GOAL:
Find every line in the records below that holds the word "model" and copy it.

### LISTED ENTRIES

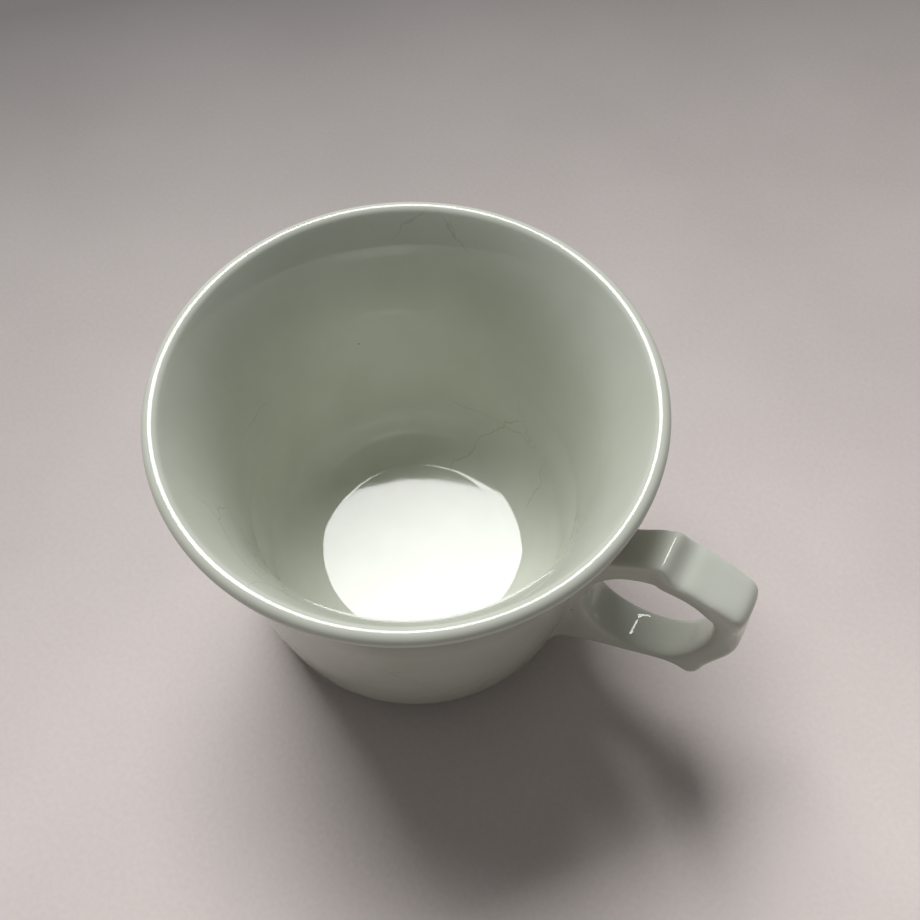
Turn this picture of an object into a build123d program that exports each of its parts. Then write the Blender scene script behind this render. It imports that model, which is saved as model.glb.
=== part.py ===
from build123d import *
from math import cos, radians, sin
import os

# A thick-walled teacup: a bowl with a flaring lip on a low foot ring, and a cast loop handle luted
# to the wall with slip. The whole cup is glazed except for the face that it stands on.
# Millimetres, +Z up. The origin is the middle of the resting plane, and the handle points along +X.

# ---- Bonding layers ---------------------------------------------------------------------------
glaze = 0.35               # fired thickness of the glaze
slip = 0.6                 # fired slip between the handle and the wall

# ---- Bowl, as it measures with its glaze on ----------------------------------------------------
rim_radius = 46.0          # outermost edge of the lip
cup_height = 70.2          # resting plane to the top of the lip
lip_thickness = 3.3        # the lip is a full round of this thickness
flare = 7.1                # how much narrower than the lip the waist is, where the flare starts
waist_drop = 27.2          # from the top of the lip down to the waist
waist_lean = 2.9           # degrees that the wall leans outwards there
belly_taper = 1.0          # from the waist to halfway down to the foot
heel_taper = 3.6           # from the waist to where the belly would meet the underside unrounded
heel_rounding = 5.1
wall_thickness = 4.4       # at the waist
lower_wall_thickness = 5.0  # where the wall would meet the floor if the corner weren't rounded
floor_height = 8.3         # top of the floor on the axis, above the resting plane
floor_dish = 1.6           # how far the dished floor would rise by the time it met the wall
bowl_rounding = 12.2       # from the floor up into the wall

# ---- Foot ring, the same way -------------------------------------------------------------------
foot_height = 2.0          # from the resting plane up to the underside of the bowl
foot_inset = 4.8           # from the unrounded heel in to the outside of the ring
foot_thickness = 4.0
foot_rounding = 0.6
recess_depth = 3.0         # the underside within the ring, above the resting plane
bare_height = 0.4          # how far up the ring's sides the glaze was wiped away

# ---- Handle, the same way ----------------------------------------------------------------------
hole_width = 23.8          # finger hole, outwards from the wall
hole_height = 29.6
hole_web = 1.5             # least thickness between the finger hole and the wall at the waist
hole_drop = 32.3           # from the top of the lip down to the middle of the finger hole
root_height = 3.5          # where the lower edge of the handle would meet the bowl's core
strap_width = 9.6          # across the handle
strap_thickness = 4.9      # over the finger hole and outside it
ridge_height = 0.6         # how far the thumb ridge stands above the strap
spur_rounding = 1.7        # tip of the spur below the handle

waist_radius = rim_radius - flare
waist_height = cup_height - waist_drop
belly_radius = waist_radius - belly_taper
heel_radius = waist_radius - heel_taper
foot_radius = heel_radius - foot_inset
foot_inside = foot_radius - foot_thickness
lip_centre = Vector(rim_radius - lip_thickness / 2, cup_height - lip_thickness / 2)
upright = Vector(sin(radians(waist_lean)), cos(radians(waist_lean)))
down = Vector(0, -1)


def nearest(shape, point):
    """The one corner of a section that lies nearest to a point."""
    return shape.vertices().sort_by_distance(point)[0]


def flare_end(waist, reach):
    """Where the arc that leaves the waist upright meets the lip's round, which it touches smoothly.

    The lip's round reaches towards the arc's centre on the outside of the wall, where reach is
    above 0, and away from it on the inside.
    """
    outwards = upright.rotate(Axis.Z, -90)
    gap = waist - lip_centre
    arc_radius = (gap.length**2 - reach**2) / (2 * (reach - gap.dot(outwards)))
    arc_centre = waist + outwards * arc_radius
    return lip_centre + (arc_centre - lip_centre).normalized() * reach


# ---- Sections to be turned about the axis --------------------------------------------------------
# Each is drawn a given cover inside the finished surface: 0 for the surface itself, one glaze for
# the clay. They are drawn in the YZ plane, which keeps the turned surfaces' seams off the handle.
def wall_outside(cover):
    """The heel, belly, waist and lip of the outside of the wall."""
    inwards = Vector(-cover, 0)
    waist = Vector(waist_radius, waist_height) + inwards
    return (
        Vector(heel_radius, foot_height + cover) + inwards,
        Vector(belly_radius, (foot_height + waist_height) / 2) + inwards,
        waist,
        flare_end(waist, lip_thickness / 2 - cover),
    )


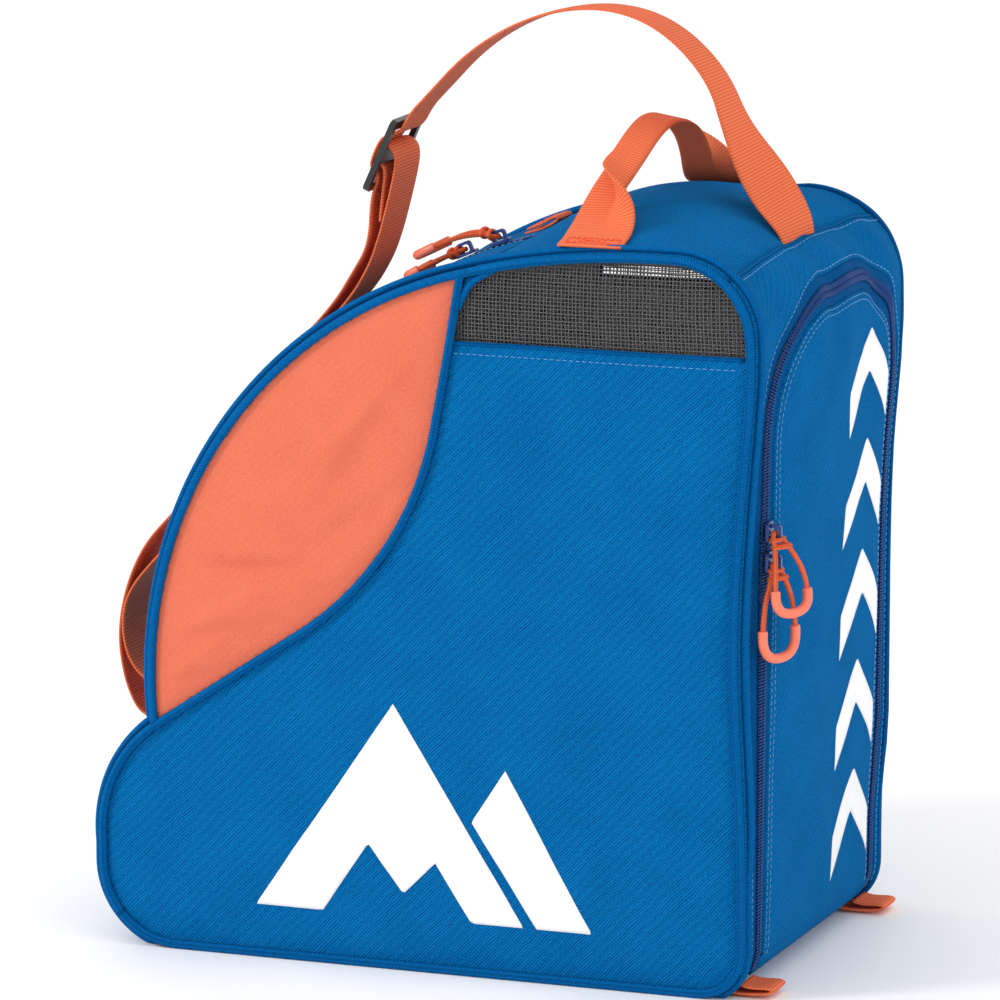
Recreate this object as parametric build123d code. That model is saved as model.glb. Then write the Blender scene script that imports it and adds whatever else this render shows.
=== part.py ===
from build123d import *
import os
from math import atan2, cos, degrees, hypot, radians, sin, tan

# Ski boot bag. Millimetres, +Z up. Toe towards -X, heel opening towards +X,
# the bag's left side towards -Y. Origin at the centre of the base.

# ---------------------------------------------------------------- driving sizes
TOE_X = -200.0
HEEL_X = 200.0
SIDE_Y = 125.0                      # plane of the side panels' outer face
SIDE_TOP_Z = 428.0                  # top edge of the side panels
CROWN_Z = 444.0                     # crown of the domed top panel
WALL = 3.0                          # padded fabric wall
SIDE_WALL = 2.8
PIPING = 5.0                        # corded seam round the side panels
GAP = 0.4                           # clearance between parts that separate
WEBBING = 38.0
WEBBING_T = 1.4

# side outline
FRONT_CENTRE = (91.0, 162.0)        # front arc, from the toe notch to the top
FRONT_R = 259.5
NOTCH = (-167.0, 134.0)             # where the front arc meets the toe
TOE_R = 49.0
BASE_HEEL_R = 28.0
TOP_HEEL_R = 46.0
TOP_SEAM_X = 34.0                   # front gusset to top panel
WINDOW_Z = 368.0                    # lower edge of the mesh window
SILL_Z = 14.0                       # lower edge of the heel opening

# heel surface at the middle of the bag, where it bulges out
HEEL_MID_LOW = (202.0, 28.0)
HEEL_MID_R = 32.0
HEEL_MID_CENTRE = (184.0, 389.0)

# zips: coil, tape and the row where the fabric starts, from the zip's line
COIL_IN = 0.2
COIL_OUT = 3.2
TAPE_OUT = 9.0
COIL_PROUD = 0.8
TAPE_DEEP = 2.2
GUSSET_Y = SIDE_Y - SIDE_WALL - GAP

# heel zip, an upside-down U
ZIP_HALF = 104.0
ZIP_TOP = 397.0
ZIP_R = 80.0

# webbing
HANDLE_X = 103.5
HANDLE_TOP = 488.0
HANDLE_GRIP = 19.0                  # width where the webbing is folded in half
HANDLE_SPLIT_Y = 73.0               # where the folded grip turns into flat ends
STRAP_T = WEBBING_T

BUCKLE_CENTRE = (-62.0, 459.0)
BUCKLE_TILT = 24.0                  # from vertical, lower end towards the toe
BUCKLE_L = 46.0
BUCKLE_W = 50.0
BUCKLE_T = 3.5
BUCKLE_BAR = 5.5
BUCKLE_MID_BAR = 9.0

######

SOLUTION TO THE EXERCISE:
Turn this picture of an object into a build123d program that exports each of its parts. Then write the Blender scene script behind this render. It imports that model, which is saved as model.glb.
Recreate this object as parametric build123d code. That model is saved as model.glb. Then write the Blender scene script that imports it and adds whatever else this render shows.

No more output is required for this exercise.